As justificativas apresentadas pelos vereadores de Caxias do Sul para aumento de salário e criação de 13º aprovados na semana passada são variadas. Mesmo com a indignação que o ato provocou na população, há uma porção de desculpas que criaram, ao menos para os parlamentares, o clima para que esse pacote de bondades pudesse ser votado. No entanto, insisto no que já disse anteriormente: este ato mostra uma desconexão com a realidade do país.
Uma reportagem completa sobre as justificativas dos líderes de bancada foi feita ainda na sexta (leia ao lado). No entanto, para fins de ilustração aqui da coluna, vamos reproduzir abaixo trechos do que disseram alguns parlamentares.
— O vereador é servidor também, e isso vem se discutindo no decorrer do ano, é a unanimidade dos vereadores — José Dambrós, presidente da Câmara.
— A Câmara de Vereadores de Caxias é muito enxuta, com poucos servidores inclusive, e com um trabalho muito efetivo dos vereadores, e não há, ao contrário do que a maior parte das pessoas pensa, benefícios como vale-alimentação, plano de saúde, auxílio-creche e auxílio-combustível — Marisol Santos, líder da bancada do PSDB.
— Não foi aumento real, foi reposição inflacionária — Ricardo Zanchin, líder do Partido Novo.
— Os nossos CCs ganham mais que nós e os nossos assessores em proporção de responsabilidade ganham mais que nós. Mesmo com todo o respeito que eu tenho por eles, mas é a mesma coisa que o patrão ganhar menos que os empregados. Essa é a realidade da Câmara de Vereadores hoje. Então a gente teve que colocar pelo menos um equilíbrio, porque se a gente não fizesse esse equilíbrio ali, daqui a duas, três legislações, não ia mais ter ninguém concorrendo a vereador, porque não teria condições de se sustentar — Sandro Fantinel, líder do PL.
— Estamos falando a segunda maior Câmara de Vereadores do Rio Grande do Sul e a 33ª do Brasil. Nossa Câmara é enxuta, com apenas dois assessores (por vereador) e com muito trabalho exclusivo diariamente — Rafael Bueno, líder do PDT.
— Se a Câmara tivesse votado anualmente a reposição, não chegaria nessa porcentagem acumulada. Como o salário estava congelado fazia vários anos, os números eram estes. Quanto ao 13º, as demais casas legislativas possuem, assim como todo trabalhador com carteira assinada — Estela Balardin, líder do PT.
O fato é que, por mais “defasado” que possa parecer aos parlamentares caxienses, o salário deles já era muito acima da média da população em geral.
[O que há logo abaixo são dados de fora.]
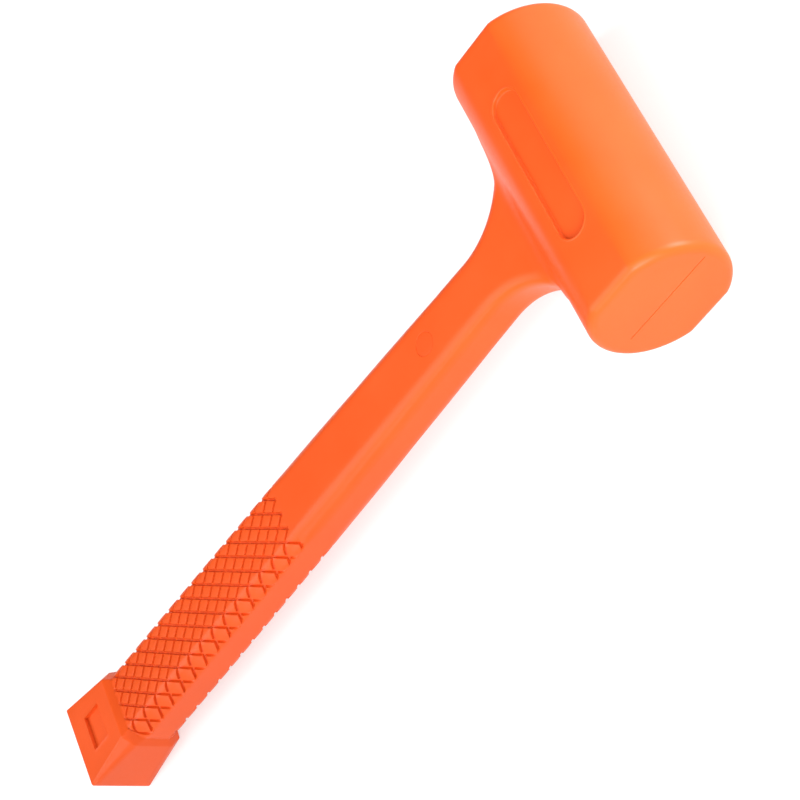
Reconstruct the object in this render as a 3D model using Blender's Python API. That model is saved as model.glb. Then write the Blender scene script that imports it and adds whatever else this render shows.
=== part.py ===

Esta é a questão central aqui, e não a suposta produtividade ou a comparação com outras câmaras. E uma amostra disso pode ser obtida por meio de uma ferramenta muito interessante, da plataforma jornalística Nexo, que pode ser acessada aqui.
Esta ferramenta, chamada de O seu salário diante da realidade brasileira, permite saber como determinado contracheque se enquadra no país e do Estado. Para fins de cálculo, usamos o valor médio líquido recebido atualmente pelos vereadores da cidade, que fica em torno de R$ 9 mil, e os resultados falam por si. Segundo a plataforma, o ganho atual já deixa os parlamentares caxienses acima de 98% da população brasileira, e também é maior do que recebem 97% dos gaúchos.
Ainda em termos de comparação, é interessante constatar que o líquido embolsado hoje por um vereador é 385% acima do salário médio de um professor gaúcho, que segundo a ferramenta do Nexo, tem salário médio de R$ 2,3 mil. E as discrepâncias aumentam ainda mais se usamos o valor bruto ou o futuro vencimento que será pago no Legislativo de Caxias do Sul.
Esses números colocam por terra os argumentos de valor baixo ou desatualizado. Na comparação correta, que é com a população, o vencimento atual já é muito bom, bem acima da realidade do país. E é esta falta de conexão com o mundo real que explica a indignação enorme que temos visto na sociedade nos últimos dias. Em vez de buscarem justificativas que soam como delírios de um universo paralelo, seria muito didático se os vereadores analisassem melhor a realidade em que estão inseridos.